Oystercatchers breeding inland (and therefore likely to be eating worms and invertebrates during the breeding season) abandon their chicks at fledging, leaving them to make their own way to the coast and learn feeding strategies from other Oystercatchers; those birds specialising as "hammerers" may be in association with their youngsters for several months as the chicks learn the specialised techniques required for this sort of feeding. They have plenty of time to learn as the oldest recorded Oystercatcher lived 40 years! Truly remarkable birds and all the better for being so easily observed around the coast.
As we watched the birds, we were ourselves observed curiously......

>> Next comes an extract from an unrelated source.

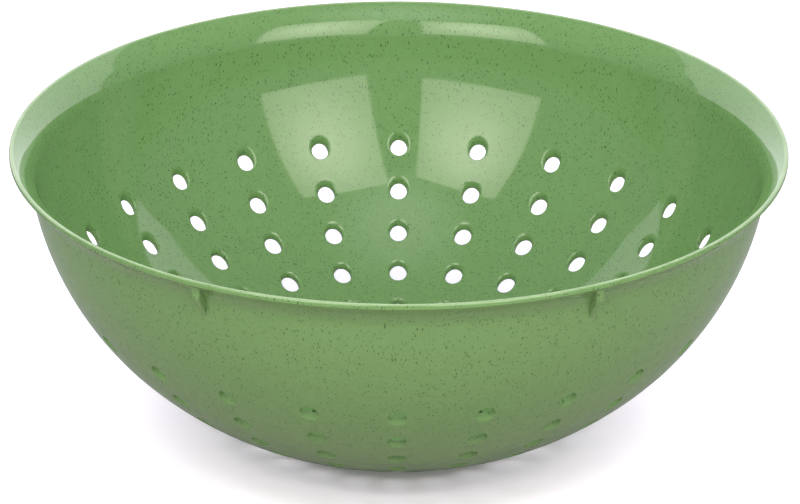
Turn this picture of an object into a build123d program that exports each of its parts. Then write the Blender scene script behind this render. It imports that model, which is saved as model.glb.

...by Common Seals which were occupying all the small bays of the west coast of Gigha. Tellingly, we saw not a single seal on the east coast of the island where there are fish farms.
We were surprised to see a number of Otters in close proximity to the seals - Douglas managed a photograph which shows both species in the same image. We'd previously thought that Otters avoid areas with numbers of seals, but certainly on Gigha this isn't the case. We saw a total of nine Otters along the west coast of the island; a really high density. It's always a special experience to be close to a wild Otter behaving perfectly naturally, and one that just can't be bought "off the shelf"!
The west coast of Gigha is sparsely populated and is a rugged mix of rocky shore, cliffs and occasional inlets. Wherever these inlets are usable there's activity and a long tradition of use. The tiny bay of Port na Cathrach (Port of the chair-place) has bait holes for fishing carved into the rocks; perhaps a hint to the origin of the Gaelic name?
Fishing activity continues to the present; the creel boat "Jewel" was lying at the stone built pier. A newcomer to this coast, her identification number BF 42 indicates a registry at Banff on the Moray Firth, she seems to have operated from Gardenstown until at least 2010. These small creelers are well adapted to fishing for crabs, lobsters and Langoustines on rocky coasts; at 5.9 metres long she's barely longer than our kayaks and can operate in close inshore.
We took a detour out from Gigha to circumnavigate the small island of Craro (two circumnavigations in a day!). The island, currently owned by Mr Don Dennis who runs a successful floral essence business and owns Achamore House on Gigha is, or was, for sale. Ownership of Craro Island comes complete with the title "Baron of Gigha" (Mr Dennis described this a "a bit of a hoot") but there are some challenges for potential purchasers....
The island is barely 8 acres, comprises mostly rock and has almost no flat ground. There's no obvious source of fresh water, it has noisy inhabitants in the form of gulls and has no easy landing place.
Apart from these minor points, it's perfect and after all does come with the opportunity to use a title - an experience you can buy off the shelf!